確率

竹中平蔵を叩いてる人はどうしちゃったの?数学を使わない説明するからちゃんと読め - 宇宙線実験の覚え書き


出産の例えを「試行の独立性」を前提としてちゃんと計算してみる。

問題
子供を一人妊娠している妊婦が30時間以内に出産する確率が87%であるとする。
この30時間の間では妊婦の状態は変化せず子供が生まれないまま時間が経過しても、(出産の可能性がある場合には)出産に至る確率は常に同じであるとしたとき、一時間の間に子供が生まれる確率を求めよ*1


その確率をpとおくと、

最初の1時間で出産する確率はp。
次の1時間で出産する確率は「最初の1時間で出産しなかった場合」にp。
次の1時間で出産する確率は「最初の2時間で出産しなかった場合」にp。
以下同様。

最初の1時間で出産しなかった確率は1-p
最初の2時間で出産しなかった確率は(最初の1時間で生まれず、次の1時間でも生まれないから)(1-p)(1-p)
...
最初の29時間で出産しなかった確率は(1-p)^29



すなわち、1時間後から2時間後の間に子供が生まれる可能性は(1-p)p
2時間後から3時間後の間に子供が生まれる可能性は(1-p)^2 * p
...
29時間後から30時間後の間に子供が生まれる可能性は(1-p)^29 * p

これらを全て合計すると87%(=0.87)になるというのが条件である。


素直に計算していくと、「それまでに生まれなかった確率」に「次の1時間で生まれる確率(=求める確率)」を掛けていって大変な計算になる。
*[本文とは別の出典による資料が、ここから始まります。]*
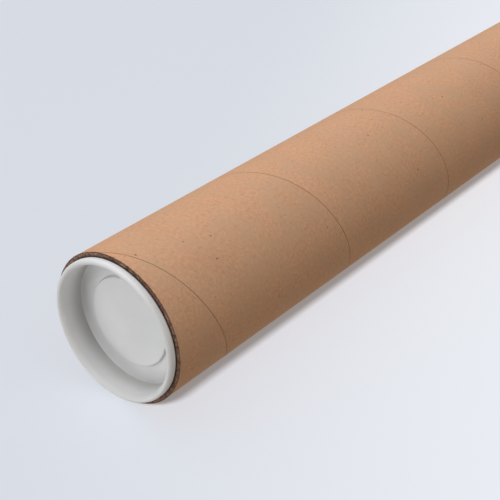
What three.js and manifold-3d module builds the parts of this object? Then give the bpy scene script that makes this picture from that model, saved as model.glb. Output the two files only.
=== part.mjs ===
// A drawing tube: a spiral-wound paperboard tube with a press-in plastic plug in each end.
// Millimetres, +Z up. The tube lies along Y on one flat side, and the origin is on the floor under its middle.
// The near plug is at -Y and the far plug at +Y.
import * as THREE from "three";
import { mergeVertices } from "three/addons/utils/BufferGeometryUtils.js";
import Module from "manifold-3d";

const wasm = await Module();
wasm.setup();

// Driving sizes of the tube.
const TUBE_RADIUS = 40;
const TUBE_LENGTH = 610;
const KRAFT_THICKNESS = 0.4; // the outer wrap and the inner liner
const BOARD_THICKNESS = 0.7; // each body ply
const BOARD_PLIES = 4;
const GLUE_LINE = 0.05; // between one ply and the next
const WINDING_PITCH = 104.5; // how far each strip advances along the tube in one turn
const BUTT_GAP = 0.3; // between the edges of neighbouring turns of one strip
const SEAM_START = THREE.MathUtils.degToRad(-16.2); // the outer seam at the near end, from the top towards +X
const SEAM_STAGGER = THREE.MathUtils.degToRad(64); // between the seam of one ply and that of the next

// Driving sizes of a plug. Depths are measured inwards from the front of its lip.
const LIP_RADIUS = 37.6;
const LIP_PROUD = 4.25; // how far the lip stands out of the tube's cut end
const LIP_ROUND = 0.6;
const LIP_FLAT_INNER = 36.2; // where the flat front of the lip turns into the recess
const PLUG_WALL = 1.7;
const RECESS_RADIUS = 34.5;
const RECESS_DRAFT = 0.2; // how much narrower the recess is at its floor
const MOUTH_DEPTH = 2.7; // of the rounding from the flat front into the recess
const FLOOR_DEPTH = 13.4;
const FLOOR_FILLET = 0.8;
const DISC_RADIUS = 24;
const DISC_DEPTH = 11.9; // of the raised disc's front face
const DISC_ROUND = 0.6;
const DISC_FLARE = 0.8; // how much wider the disc is at its foot
const SPIGOT_CLEARANCE = 0.2; // between the plug and the bore
const SPIGOT_CHAMFER = 0.8;
const SEAT_GAP = 0.05; // between the lip and the cut end

// Every round surface has this many flat sides, which touch the true circle from outside.
// One of them is centred underneath, so that the tube rests without rolling.
const FACETS = 30;
const FACET_ANGLE = (2 * Math.PI) / FACETS;
const ARC_STEPS = 3; // straight steps along each rounded edge of the plug's profile

const wallThickness = 2 * KRAFT_THICKNESS + BOARD_PLIES * BOARD_THICKNESS;
const boreRadius = TUBE_RADIUS - wallThickness;
const halfLength = TUBE_LENGTH / 2;

const kraft = new THREE.MeshStandardMaterial({ color: 0xbc9375, roughness: 0.85, metalness: 0 });
const board = new THREE.MeshStandardMaterial({ color: 0x6f5748, roughness: 0.95, metalness: 0 });
const whitePlastic = new THREE.MeshStandardMaterial({ color: 0xe6e6e4, roughness: 0.4, metalness: 0 });

// The distance from the axis to a facet's edge, for a surface of this radius.
function cornerRadius(radius) {
  return radius / Math.cos(FACET_ANGLE / 2);
}

// A closed geometry as a manifold-3d solid.
function solidFrom(geometry) {
  const bare = geometry.clone();
  bare.deleteAttribute("normal");
  bare.deleteAttribute("uv");
  const merged = mergeVertices(bare);
  const mesh = new wasm.Mesh({
    numProp: 3,
    vertProperties: merged.attributes.position.array,
    triVerts: new Uint32Array(merged.index.array),
  });
  return new wasm.Manifold(mesh);
}

// A manifold-3d solid as a flat-shaded geometry.
function geometryFrom(solid) {
  const mesh = solid.getMesh();
  const indexed = new THREE.BufferGeometry();
  indexed.setAttribute("position", new THREE.BufferAttribute(mesh.vertProperties, 3));
  indexed.setIndex(new THREE.BufferAttribute(mesh.triVerts, 1));
  const flat = indexed.toNonIndexed();
  flat.computeVertexNormals();
  return flat;
}

// A strip wound round the axis as a right-handed helix, running past both ends of the tube.
// Each facet edge that it crosses gets a ring of four corners: its two edges, inside and outside.
function woundStrip(innerRadius, outerRadius, seamAngle) {
  const rise = WINDING_PITCH / (2 * Math.PI);
  const firstCorner = Math.floor((seamAngle - 2 * Math.PI) / FACET_ANGLE) - 1;
  const lastCorner = Math.ceil((seamAngle + TUBE_LENGTH / rise) / FACET_ANGLE) + 1;
  const positions = [];
  for (let corner = firstCorner; corner <= lastCorner; corner++) {
    const angle = (corner + 0.5) * FACET_ANGLE;
    const nearEdge = -halfLength + rise * (angle - seamAngle) + BUTT_GAP / 2;
    const farEdge = nearEdge + WINDING_PITCH - BUTT_GAP;
    for (const [radius, y] of [
      [innerRadius, nearEdge],
      [outerRadius, nearEdge],
      [outerRadius, farEdge],
      [innerRadius, farEdge],
    ])
      positions.push(cornerRadius(radius) * Math.sin(angle), y, cornerRadius(radius) * Math.cos(angle));
  }
  const rings = lastCorner - firstCorner + 1;
  const triangles = [];
  for (let ring = 0; ring < rings - 1; ring++)
    for (let side = 0; side < 4; side++) {
      const here = 4 * ring + side;
      const beside = 4 * ring + ((side + 1) % 4);
      triangles.push(here, here + 4, beside, beside, here + 4, beside + 4);
    }
  const end = 4 * (rings - 1);
  triangles.push(0, 1, 2, 0, 2, 3);
  triangles.push(end, end + 2, end + 1, end, end + 3, end + 2);
  const geometry = new THREE.BufferGeometry();
  geometry.setAttribute("position", new THREE.BufferAttribute(new Float32Array(positions), 3));
  geometry.setIndex(triangles);
  return geometry;
}

// One ply: a wound strip, cut off square at both ends of the tube.
function ply(name, material, innerRadius, thickness, layer) {
  const strip = woundStrip(innerRadius, innerRadius + thickness, SEAM_START + layer * SEAM_STAGGER);
  const blank = new THREE.BoxGeometry(3 * TUBE_RADIUS, TUBE_LENGTH, 3 * TUBE_RADIUS);
  const mesh = new THREE.Mesh(geometryFrom(solidFrom(strip).intersect(solidFrom(blank))), material);
  mesh.name = name;
  mesh.position.z = TUBE_RADIUS;
  return mesh;
}

// The tube's plies from the outer wrap inwards. Each one's glue line is taken off its inner side.
function tubePlies() {
  const layers = [["outer_kraft_wrap", kraft, KRAFT_THICKNESS]];
  for (let number = 1; number <= BOARD_PLIES; number++)
    layers.push([`board_ply_${number}`, board, BOARD_THICKNESS]);
  layers.push(["inner_kraft_liner", kraft, KRAFT_THICKNESS]);
  let outerRadius = TUBE_RADIUS;
  return layers.map(([name, material, thickness], layer) => {
    const innerRadius = outerRadius - thickness;
    outerRadius = innerRadius;
    return ply(name, material, innerRadius + GLUE_LINE, thickness - GLUE_LINE, layer);
  });
}

// Half the plug's section, as radius against depth: out along its front, round the lip, and back behind it.
function plugProfile() {
  const recessFoot = RECESS_RADIUS - RECESS_DRAFT;
  const spigotRadius = boreRadius - SPIGOT_CLEARANCE;
  const spigotEnd = recessFoot + PLUG_WALL;
  const plugDepth = FLOOR_DEPTH + PLUG_WALL;
  const discFoot = DISC_RADIUS + DISC_FLARE;
  const seatDepth = LIP_PROUD - SEAT_GAP;
  const profile = new THREE.Path();
  profile.moveTo(0, DISC_DEPTH);
  profile.lineTo(DISC_RADIUS - DISC_ROUND, DISC_DEPTH);
  profile.quadraticCurveTo(DISC_RADIUS, DISC_DEPTH, DISC_RADIUS, DISC_DEPTH + DISC_ROUND);
  profile.lineTo(discFoot, FLOOR_DEPTH);
  profile.lineTo(recessFoot - FLOOR_FILLET, FLOOR_DEPTH);
  profile.quadraticCurveTo(recessFoot, FLOOR_DEPTH, recessFoot, FLOOR_DEPTH - FLOOR_FILLET);
  profile.lineTo(RECESS_RADIUS, MOUTH_DEPTH);
  profile.quadraticCurveTo(RECESS_RADIUS, 0, LIP_FLAT_INNER, 0);
  profile.lineTo(LIP_RADIUS - LIP_ROUND, 0);
  profile.quadraticCurveTo(LIP_RADIUS, 0, LIP_RADIUS, LIP_ROUND);
  profile.lineTo(LIP_RADIUS, seatDepth);
  profile.lineTo(spigotRadius, seatDepth);
  profile.lineTo(spigotEnd, plugDepth - SPIGOT_CHAMFER);
  profile.lineTo(spigotEnd - SPIGOT_CHAMFER, plugDepth);
  profile.lineTo(discFoot, plugDepth);
  profile.lineTo(DISC_RADIUS - PLUG_WALL, DISC_DEPTH + PLUG_WALL);
  profile.lineTo(0, DISC_DEPTH + PLUG_WALL);
  return profile.getPoints(ARC_STEPS).map((point) => new THREE.Vector2(cornerRadius(point.x), point.y));
}

// A plug at the near end, or turned about for the far end.
function plug(name, end) {
  const geometry = new THREE.LatheGeometry(plugProfile(), FACETS, FACET_ANGLE / 2);
  const mesh = new THREE.Mesh(geometry, whitePlastic);
  mesh.name = name;
  mesh.position.set(0, end * (halfLength + LIP_PROUD), TUBE_RADIUS);
  mesh.rotation.z = end > 0 ? Math.PI : 0;
  return mesh;
}

const drawingTube = new THREE.Group();
drawingTube.add(...tubePlies());
drawingTube.add(plug("near_end_plug", -1));
drawingTube.add(plug("far_end_plug", 1));

export default drawingTube;
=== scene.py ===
from math import ceil, cos, pi, radians, sin, tau

import bmesh
import bpy
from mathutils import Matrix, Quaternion, Vector


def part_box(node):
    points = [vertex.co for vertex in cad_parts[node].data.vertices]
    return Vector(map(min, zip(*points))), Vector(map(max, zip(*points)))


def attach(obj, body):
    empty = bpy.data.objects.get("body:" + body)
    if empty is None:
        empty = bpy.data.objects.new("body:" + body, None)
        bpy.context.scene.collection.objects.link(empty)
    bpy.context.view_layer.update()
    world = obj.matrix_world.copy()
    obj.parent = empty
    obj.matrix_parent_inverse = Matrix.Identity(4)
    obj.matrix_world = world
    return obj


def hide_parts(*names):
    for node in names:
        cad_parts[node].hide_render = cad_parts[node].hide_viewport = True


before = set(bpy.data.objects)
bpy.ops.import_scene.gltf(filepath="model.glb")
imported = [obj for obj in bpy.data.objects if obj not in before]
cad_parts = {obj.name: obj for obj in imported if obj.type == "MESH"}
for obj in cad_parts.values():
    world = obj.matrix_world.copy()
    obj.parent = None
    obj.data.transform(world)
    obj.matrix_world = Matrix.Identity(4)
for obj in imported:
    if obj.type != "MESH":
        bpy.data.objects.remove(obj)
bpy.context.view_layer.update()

MM = 0.001


# ---- The wound plies, from the wrap inwards ----------------------------------------------------
# Six paper strips, wound one over the other on a steel mandrel and glued, each as a right-handed
# spiral: a kraft wrap outside, four grey-brown chipboard plies, and a kraft liner. The turns of one
# strip meet edge to edge in a butt seam.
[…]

(等比数列の和なので計算可能だが。)

通常の確率の問題の解き方では逆の場合である「最初の30時間で出産しなかった可能性が13%」として計算する。*2


三十時間よりあとのどこかで生まれる確率を計算する。

(1-p)^{30} = 0.13
p = 1-0.13^{1/30} = 0.0657464034

「30乗すると0.13になる数(0.13の30乗根)」を計算するには関数電卓が必要(笑)
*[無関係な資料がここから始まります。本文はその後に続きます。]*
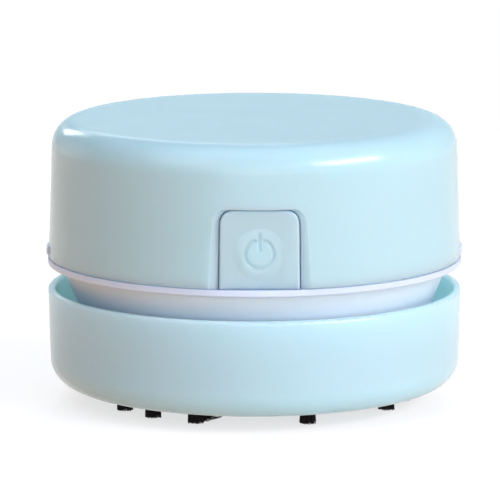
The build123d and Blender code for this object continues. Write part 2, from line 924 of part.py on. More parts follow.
def bearing_bushes():
    """Two sintered bushes that the shaft runs in."""
    outer = motor_bush_diameter / 2
    inner = shaft_diameter / 2 + shaft_running_clearance
    front = tube(outer, inner, motor_seat_z - motor_boss_length, motor_seat_z + motor_can_wall)
    rear_low_z = motor_top_z - motor_cap_wall - cap_boss_depth + bush_recess
    rear = tube(outer, inner, rear_low_z, boss_top_z - bush_recess)
    return Compound([front, rear])


def motor_shaft():
    """Steel shaft through the bushes, the armature and the impeller's hub."""
    return disc(shaft_diameter / 2, impeller_bottom_z, boss_top_z - 2 * bush_recess)


def armature_core():
    """Laminated three-pole core pressed on the shaft."""
    high = core_low_z + core_length
    shoe_ring = tube(core_radius, core_radius - shoe_thickness, core_low_z, high)
    shoes = []
    for turn in (0, 120, 240):
        reach = 3 * core_radius
        spread = reach * tan(radians(shoe_half_degrees))
        wedge = Polygon((0, 0), (reach, -spread), (reach, spread), align=None)
        sector = extrude(Pos(0, 0, core_low_z) * wedge, core_length)
        arm = block(0, core_radius - 0.5, -core_arm_half, core_arm_half, core_low_z, high)
        shoes.append(Rot(0, 0, turn) * ((shoe_ring & sector) + arm))
    hub = disc(core_hub_radius, core_low_z, high)
    return merged([hub] + shoes) - disc(shaft_diameter / 2, 0, top_z)


def armature_windings():
    """Copper coil wound around each of the core's three arms."""
    low, high = core_low_z - winding_overhang, core_low_z + core_length + winding_overhang
    outer = core_radius - shoe_thickness - winding_air
    inner = core_hub_radius + winding_air
    coil_block = block(inner, outer, -winding_half_width, winding_half_width, low, high)
    coil_block = fillet(coil_block.edges().filter_by(Axis.X), winding_round)
    coil_block = coil_block & disc(outer, low, high)
    arm = block(0, outer + 1, -core_arm_half, core_arm_half, core_low_z, core_low_z + core_length)
    return Compound(around(coil_block - arm, 3))


def commutator():
    """Three-segment commutator on the shaft, level with the brushes."""
    low = can_top_z - brush_drop - commutator_length / 2
    body = tube(commutator_radius, shaft_diameter / 2, low, low + commutator_length)
    half_slit = commutator_slit / 2
    slit_x = (commutator_radius + shaft_diameter / 2) / 2
    high = low + commutator_length
    slit = block(slit_x, commutator_radius + 1, -half_slit, half_slit, low + 2 * half_slit, high)
    return body - around(slit, 3, 60)


def impeller():
    """Centrifugal fan: back disc, hub and swept vanes open to the intake eye."""
    disc_z = impeller_top_z - impeller_disc
    body = disc(impeller_radius, disc_z, impeller_top_z)
    body = body + disc(impeller_hub_radius, impeller_bottom_z, impeller_top_z)
    outer = impeller_radius - blade_thickness / 2 - blade_inset
    turn = radians(blade_sweep_degrees)
    start = Vector(blade_inner_radius, 0)
    end = Vector(outer * cos(turn), -outer * sin(turn))
    chord = end - start
    bulge = Vector(-chord.Y, chord.X).normalized() * blade_bow
    middle = (start + end) / 2 + bulge
    vane = SlotArc(ThreePointArc(start, middle, end), blade_thickness)
    blade = extrude(Pos(0, 0, impeller_bottom_z) * vane, disc_z - impeller_bottom_z)
    return body + around(blade, blade_count) - disc(shaft_diameter / 2, 0, top_z)


def motor_clamp():
    """Strap over the motor with two feet on the deck."""
    half = clamp_width / 2
    inner = motor_half_round + clamp_clearance
    outer = inner + clamp_thickness
    foot_end = outer + clamp_foot_length
    bridge = block(-half, half, -outer, outer, motor_top_z, motor_top_z + clamp_thickness)
    pieces = [bridge]
    for side in (-1, 1):
        y0, y1 = sorted((side * inner, side * outer))
        pieces.append(block(-half, half, y0, y1, deck_z, motor_top_z + clamp_thickness))
        y0, y1 = sorted((side * inner, side * foot_end))
        pieces.append(block(-half, half, y0, y1, deck_z, deck_z + clamp_foot_thickness))
    strap = merged(pieces)
    boss_hole = disc(motor_boss_diameter / 2, motor_top_z - 1, top_z)
    screw_hole = disc(screw_diameter / 2, deck_z - 1, deck_z + clamp_foot_thickness + 1)
    screw_holes = [Pos(0, side * clamp_screw_y(), 0) * screw_hole for side in (-1, 1)]
    return strap - boss_hole - screw_holes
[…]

問題なのは「子供は結局一人しか生まれない」ので、「実際に子供が生まれる確率」は後になればなるほど下がっていくこと。(まだ生まれていない、という前提が満たされなくなる確率が効いている。)

一定なのは「子供が生まれていない場合に、子供が生まれる確率」の方である。




「30で割る」という計算ができるのは、「実際に子供が生まれる確率」が一定であるような状況の時だけである。この場合、「一時間目に生まれなかった場合、二時間目に生まれる確率は一時間目に生まれる確率の30/29倍」というような、「一時間生まれないまま過ぎるとその分その後に生まれる確率が上昇する」ような条件を前提とする必要がある。これは問題に設定した「30時間の間は妊婦の状態が変化しない」という前提に反する。



元々も問題に戻ると、「確率を出した理論が分からないから単純化する」といっている割に「あとになるほどその時点での発生確率が高くなる確率分布を採用している」ということになってしまっている。

その上で、「すぐに止めなくてもいい」という意見を言ったとみてしまうと、「当人に数学的素養があると仮定すればするほど、政治的には嘘を言った」ということがいえてしまう気がする。

*1:当然、子供は生まれるか生まれないかの二択であると簡略化している。子供が生まれること自体が変化だという人がいるようなので、その表現もなおした。確率の問題としては表記が難しいな…

*2:一応素直な計算式からの変形を検算したが、最終的に同じ式になった。「逆の場合」を計算して楽をしようとすると、たまに場合分けを失敗しているケースがある。